"Gazeta Wyborcza" ujawniła treść nagrania ze spotkania związków zawodowych z dyrekcją Poczty Polskiej, do którego doszło 27 stycznia. Przedstawiciele spółki tłumaczyli się przed związkowcami z organizacji wyborów korespondencyjnych, które miały się odbyć na początku maja 2020 r. Za organizację wyborów odpowiadał minister aktywów państwowych Jacek Sasin. Ze względu na konflikt w rządzie wybory się ostatecznie nie odbyły, ale wydrukowano blisko 27 milionów pakietów wyborczych, które są do dzisiaj przechowywane w magazynie w Łodzi.
Uczestnicy spotkania pytali się o rozliczenia Poczty Polskiej z Krajowym Biurem Wyborczym i o to, czy wybory miały wpływ na wyniki finansowe spółki, a co za tym idzie na wynagrodzenia i brak premii. Dyrekcja spółki przekazała związkowcom, że na wyborach korespondencyjnych poczta nie straciła, a może jeszcze na nich zarobić, ponieważ wciąż nie ma decyzji, co należy zrobić z tzw. pakietami Sasina zalegającymi w magazynie.
- Tutaj są dwie ważne kwoty, które się też w mediach pojawiają. Kwota 70 milionów i kwota pięćdziesięciu kilku milionów i różnica z tego wynikająca. Więc chciałbym powiedzieć, że kwota 70 mln, która była w mediach, jest to kwota brutto, natomiast przychody księguje się w ujęciu netto, a więc pięćdziesiąt kilka milionów złotych - powiedział do związkowców Wojciech Laskowski, wicedyrektor biura ds. cyberbezpieczeństwa.
- Chciałbym jednoznacznie powiedzieć, że sytuacja związana z rozliczeniem z KBW nie miała wpływu bezpośredniego na wynik Poczty, płace czy premie (...) I rzeczywiście potwierdzam, że Poczta Polska na koniec grudnia, trzydziestego pierwszego, otrzymała rekompensatę z KBW w wysokości ponad 53 mln zł. Wpłynęło to na naszą kondycję finansową i na płynność - dodał.
Jeden ze związkowców zapytał, dlaczego Poczta Polska cały czas "opiekuje się tymi nieszczęsnymi kartami wyborczymi", co generuje koszty związane z wynajęciem powierzchni magazynowej oraz ochrony.
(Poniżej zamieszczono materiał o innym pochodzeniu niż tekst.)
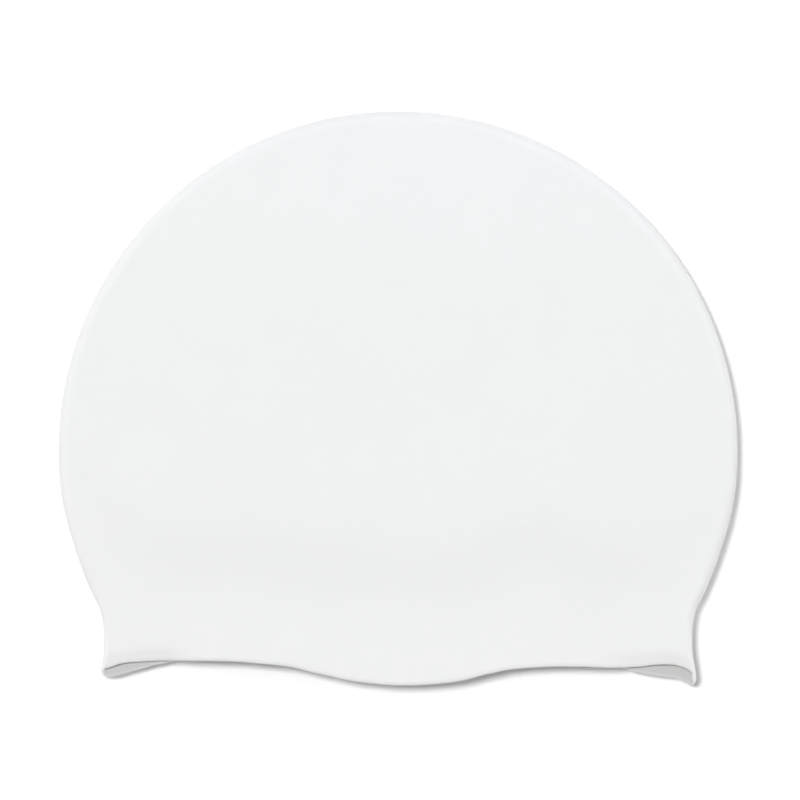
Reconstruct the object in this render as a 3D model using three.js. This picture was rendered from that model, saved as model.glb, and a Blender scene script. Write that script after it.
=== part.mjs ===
// A moulded silicone swim cap for an adult, lying flat on its back wall.
// It is one thin shell with a thicker rim. Lying flat it folds along its left, right and
// top edges, so it has a front wall above, a back wall below and a round fold between
// them. The mouth is open along the bottom.
// Millimetres, +Z up, +Y towards the crown, +X to the right. The origin is the centre of
// the underside.
import * as THREE from 'three';

// Sizes of the cap as it lies.
const capWidth = 225;
const capHeight = 190.3;
const crownHeight = 112.3; // from the widest line up to the crown
const foldHeight = 8.4; // of the round fold, over its outside
const foldDepth = 3.4; // how far in from its edge the fold is round
const frontSwell = 2; // how far the front wall rises between the folds
const swellReach = 70; // distance in from the fold at which the front wall stops rising
const wall = 1;
const rimWall = 1.6; // thickness of the rim
const rimEdge = 1.6; // length of the rim's rounded edge
const rimBand = 8; // height of the band in which the wall thickens to the rim
const rimWave = 8.2; // from the lowest corner of the rim up to its left shoulder

// How finely the shell is divided.
const turnSteps = 64;
const turnCrowding = 0.35; // brings the steps closer together round the folds
const crownSteps = 24;
const crownCrowding = 1.2; // and at the crown
const skirtSteps = 11;
const skirtCrowding = 1.3; // and at the rim
const edgeSteps = 4;

const halfWidth = capWidth / 2;
const crownY = capHeight / 2;
const lowestY = -capHeight / 2;
const widestY = crownY - crownHeight;
const skirtHeight = widestY - lowestY;

// The outline below the widest line: down is a share of the skirt's height, width a
// share of the cap's half width. The cap draws in to a neck and flares out to the rim.
const skirtOutline = [
  { down: 0.0, width: 1.0 },
  { down: 0.135, width: 0.996 },
  { down: 0.27, width: 0.981 },
  { down: 0.405, width: 0.955 },
  { down: 0.54, width: 0.922 },
  { down: 0.61, width: 0.901 },
  { down: 0.68, width: 0.878 },
  { down: 0.745, width: 0.868 },
  { down: 0.815, width: 0.866 },
  { down: 0.88, width: 0.869 },
  { down: 0.94, width: 0.876 },
  { down: 1.0, width: 0.88 },
];

// How flat the cap lies: down is a share of its whole height from the crown, fold a
// share of the fold's height, swell a share of the front wall's rise.
const flatness = [
  { down: 0.0, fold: 1.0, swell: 1.0 },
  { down: 0.68, fold: 1.0, swell: 1.0 },
  { down: 0.78, fold: 0.965, swell: 0.5 },
  { down: 0.88, fold: 0.935, swell: 0.0 },
  { down: 1.0, fold: 0.94, swell: 0.0 },
];

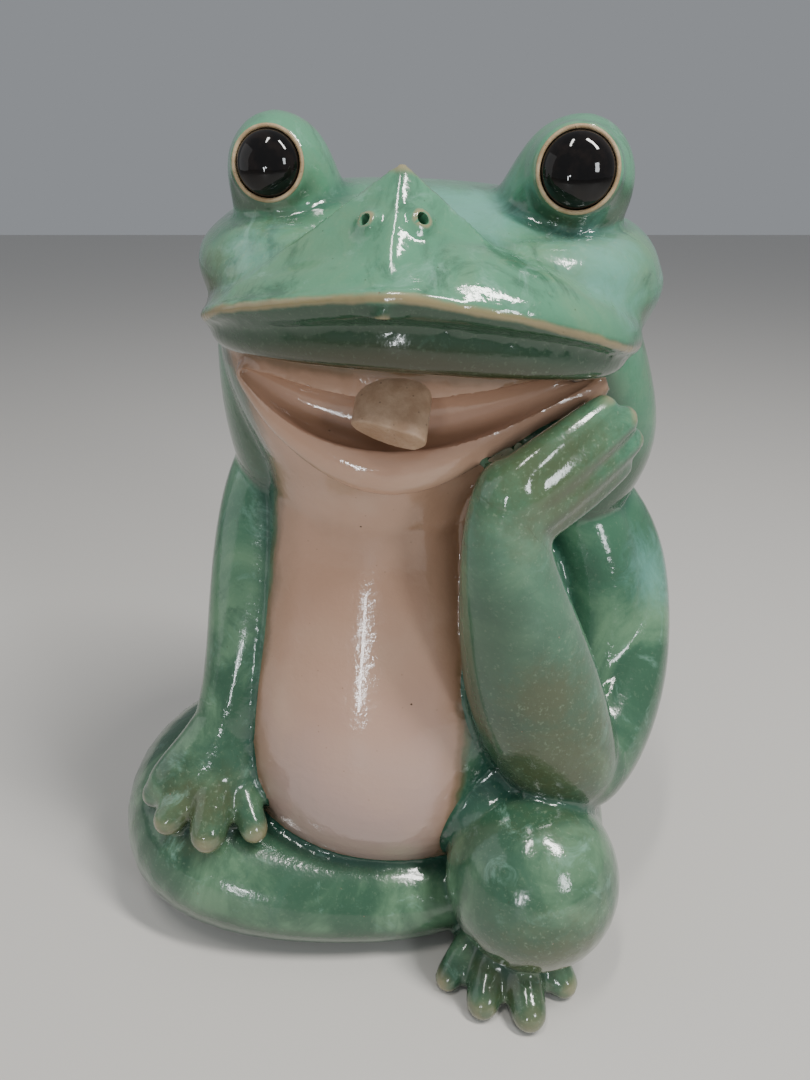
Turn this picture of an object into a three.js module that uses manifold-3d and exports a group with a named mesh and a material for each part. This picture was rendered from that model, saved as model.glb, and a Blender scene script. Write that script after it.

Dyrektor Pionu Kapitału Ludzkiego Marek Makuch ponownie podkreślił, że wybory nie miały wpływu na wynik finansowy spółki.
- To, co miało rzeczywisty wpływ na wynik, a co umyka szerszej opinii, to była kwota 419 mln zł, które dzięki determinacji pana prezesa i całego zarządu Poczta Polska otrzymała z tarczy 4.0. Ta kwota rzeczywiście miała wpływ na wynik, bo gdyby nie te środki, to sytuacja Poczty Polskiej byłaby dramatyczna.
Dodał, że Poczta Polska ma jeszcze okazję do tego, aby przechowując pakiety wyborcze uzyskać dodatkowe przychody. - To oznacza, że KBW będzie płacić za przechowywanie, transport i utylizację - powiedział.